Lalu berapa tarif yang ditentukan untuk sekali ceramah agama ini? Buni Yani hanya tertawa. "Cukuplah untuk bertahan hidup," ucapnya.
Jadi Simbol
Selain penceramah agama, wajah Buni Yani menjadi ikon usaha salah satu rekannya di kerajinan gelas berbahan keramik. Dalam gelas itu ditulis juga kata-kata seperti 'Buni Yani Keadilan Untuk Semua. Melawan Kriminalisasi'.
"Ini juga salah satu cara saya mencari penghidupan, penghasilan dari jualan ini. Karena saya enggak punya pekerjaan kan," ucapnya.
Untuk sebuah gelas, Buni Yani mematok dengan harga Rp35.000. Gelas itu dibawanya serta saat menghadiri acara keluarga.
"Ini juga bantu kawan saya yang punya usaha kecil. Kawan ini kan kreatif.

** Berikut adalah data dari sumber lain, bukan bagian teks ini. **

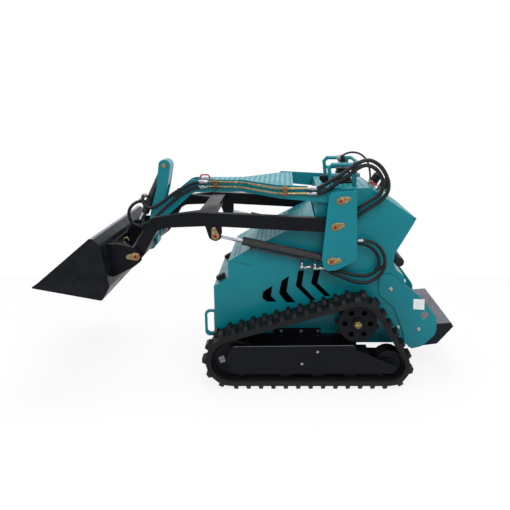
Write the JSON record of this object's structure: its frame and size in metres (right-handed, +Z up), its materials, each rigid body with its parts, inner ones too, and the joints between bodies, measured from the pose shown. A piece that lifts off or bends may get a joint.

Dia dapat sedikit rezeki dari sini dan saya juga tertolong," katanya.
Hari ini, Senin (10/4), Buni Yani sedianya menghadiri panggilan Subdit IV Cyber Crime Dir Reskrimsus Polda Metro Jaya untuk menyerahkan berkas tahap dua (tersangka dan barang bukti) sebelum kasusnya disidangkan di Pengadilan Negeri Jawa Barat.
Dalam kasus ini, Buni Yani dijerat Pasal 28 ayat 2 juncto Pasal 45 ayat 2 Undang-Undang Informasi dan Transaksi Elektronik (ITE) dengan ancaman maksimal enam tahun penjara dan atau denda maksimal Rp1 miliar.
Buni Yani menegaskan kesiapannya dan berjanji akan kooperatif. Namun ia tetap berharap Kejaksaan Tinggi Jawa Barat mengeluarkan Surat Penghentian Ketetapan Penuntutan (SKP2).
Ia beralasan bahwa kasus yang dituduhkan kepadanya tidak memenuhi unsur pidana. "Saya berharap diterbitkan SKP2," katanya.
Berkas perkara Buni Yani diketahui beberapa kali bolak-balik Kejaksaan. Polda Metro Jaya menyerahkan berkas kasus itu ke Kejaksaan Tinggi DKI, namun kemudian dikembalikan. Setelahnya, berkas itu diserahkan ke Kejaksaan Tinggi Jawa Barat mengikuti domisili Buni Yani di Depok.
Buni Yani sendiri pernah mengajukan praperadilan, namun ditolak oleh Pengadilan Negari Jakarta Selatan, pada 12 Desember 2016 lalu.